The number of use cases for a circuit breaker is most likely limited by our imagination. A nice one I could think of was to limit functionality when load becomes too high. Typically, this would be the functionality that is “nice to have”, but not essential to your application. To do this, your code would have to inspect the state of the circuit breaker when deciding which options are made available to your user. Do keep in mind though, that limiting functionality might cause your circuit breaker to sit and wait for requests which don’t come, never closing it. You’ll need another mechanism for detecting when it can be closed.
Implementing the circuit breaker
I’ve been playing around with a small circuit breaker implementation. You can find the code in our code repository. It’s really small, but seemed really powerful.
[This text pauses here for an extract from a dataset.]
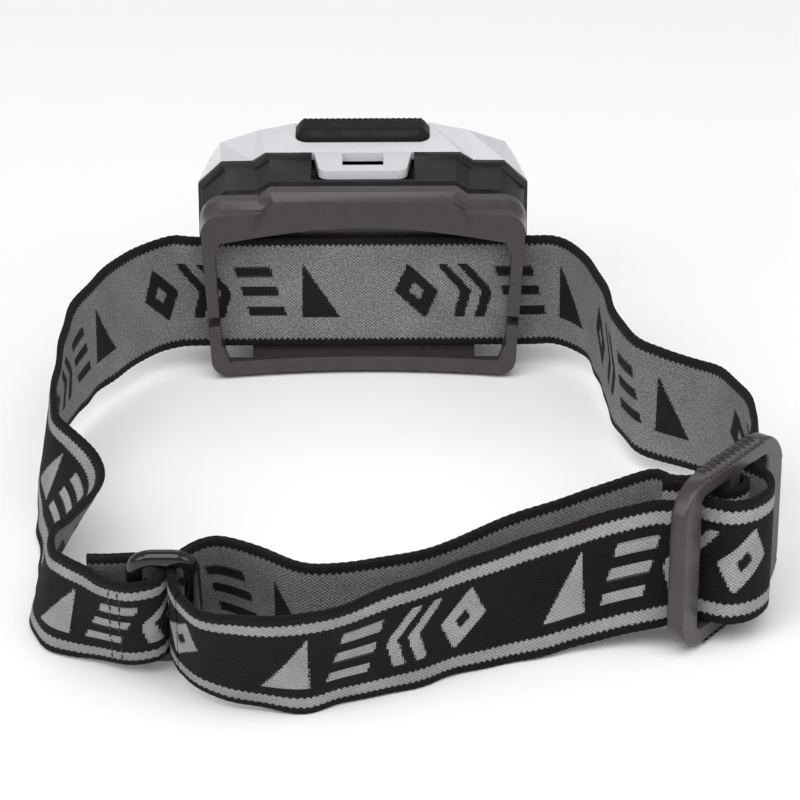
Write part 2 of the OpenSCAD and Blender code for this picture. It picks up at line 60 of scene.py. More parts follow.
class Shader:
    """One procedural material, with short names for the nodes it is built from."""

    def __init__(self, name):
        self.mat = bpy.data.materials.new(name)
        self.mat.use_nodes = True
        self.nt = self.mat.node_tree
        self.nt.nodes.clear()
        out = self.nt.nodes.new("ShaderNodeOutputMaterial")
        self.bsdf = self.nt.nodes.new("ShaderNodeBsdfPrincipled")
        self.nt.links.new(self.bsdf.outputs[0], out.inputs[0])

    def put(self, socket, value):
        """Link a socket's output, or set a plain value or a colour."""
        if isinstance(value, bpy.types.NodeSocket):
            self.nt.links.new(value, socket)
        elif isinstance(value, tuple) and len(value) == 3 and socket.type == "RGBA":
            socket.default_value = (*value, 1)
        else:
            socket.default_value = value

    def set(self, **values):
        for key, value in values.items():
            self.put(self.bsdf.inputs[key.replace("_", " ")], value)
        return self

    def math(self, op, a, b=0.0, c=0.0):
        node = self.nt.nodes.new("ShaderNodeMath")
        node.operation = op
        for socket, value in zip(node.inputs, (a, b, c)):
            self.put(socket, value)
        return node.outputs[0]

    def near(self, a, half, soft=0.12):
        """1 where |a| is under half, with a soft edge."""
        node = self.nt.nodes.new("ShaderNodeMapRange")
        node.interpolation_type = "SMOOTHSTEP"
        for key, value in (
            ("Value", self.math("ABSOLUTE", a)),
            ("From Min", self.math("SUBTRACT", half, soft)),
            ("From Max", self.math("ADD", half, soft)),
            ("To Min", 1.0),
            ("To Max", 0.0),
        ):
            self.put(node.inputs[key], value)
        return node.outputs[0]

    def ramp(self, value, lo, hi, to_lo=0.0, to_hi=1.0):
        """The value carried from one range to another, and held at its ends."""
        node = self.nt.nodes.new("ShaderNodeMapRange")
        for socket, v in zip(node.inputs, (value, lo, hi, to_lo, to_hi)):
            self.put(socket, v)
        return node.outputs[0]

    def mix(self, fac, a, b):
        node = self.nt.nodes.new("ShaderNodeMix")
        node.data_type = "RGBA"
        for socket, value in ((node.inputs[0], fac), (node.inputs[6], a), (node.inputs[7], b)):
            self.put(socket, value)
        return node.outputs[2]

    def place(self):
        return self.nt.nodes.new("ShaderNodeTexCoord").outputs["Object"]

    def noise(self, scale, detail=3.0, vector=None, rough=0.55):
        """Noise with the given number of features to a metre."""
        node = self.nt.nodes.new("ShaderNodeTexNoise")
        self.put(node.inputs["Vector"], self.place() if vector is None else vector)
        node.inputs["Scale"].default_value = scale
        node.inputs["Detail"].default_value = detail
        node.inputs["Roughness"].default_value = rough
        return node.outputs["Fac"]

    def stretched(self, vector, scale):
        """The vector scaled by a different amount on each axis."""
        node = self.nt.nodes.new("ShaderNodeMapping")
        self.put(node.inputs["Vector"], vector)
        node.inputs["Scale"].default_value = scale
        return node.outputs[0]

    def joined(self, x, y, k):
        """A vector from two strap coordinates, multiplied by k."""
        node = self.nt.nodes.new("ShaderNodeCombineXYZ")
        self.put(node.inputs[0], self.math("MULTIPLY", x, k))
        self.put(node.inputs[1], self.math("MULTIPLY", y, k))
        return node.outputs[0]

    def bump(self, height, depth_mm, strength=1.0):
        node = self.nt.nodes.new("ShaderNodeBump")
        node.inputs["Strength"].default_value = strength
        node.inputs["Distance"].default_value = depth_mm * MM
        self.put(node.inputs["Height"], height)
        self.put(self.bsdf.inputs["Normal"], node.outputs[0])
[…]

There are 2 main components in the application.
- The interceptor is responsible for intercepting calls to the external system and sending the requests and responses to the circuit breaker [see code]
- The circuit breaker itself decides if requests should be sent and what should happen when responses are received [see code]
To find out if a circuit breaker is actually useful, I’ve done a few load tests. I’ve ran these tests against the same application twice. Once with circuit breaker and once without. The results are promising.
When activated, the circuit breaker will cause failures to append a lot faster than when there is none. This means threads are released much faster, allowing the next unfortunate user to receive the error. Of course, it doesn’t help your user much, but at least you’ll be able to tell him something is wrong instead of giving him a timeout after 30 seconds.
Don’t believe me? Have a look at the screen shots of the meter tests below:
In this post, I’ve covered two of the stability threats that can be prevented by a correct implementation of the circuit breaker pattern. Our svn code repository contains example code of an implementation of a circuit breaker. And finally, I’ve shown some unit test results to demonstrate the advantage of applying a circuit breaker to your architecture.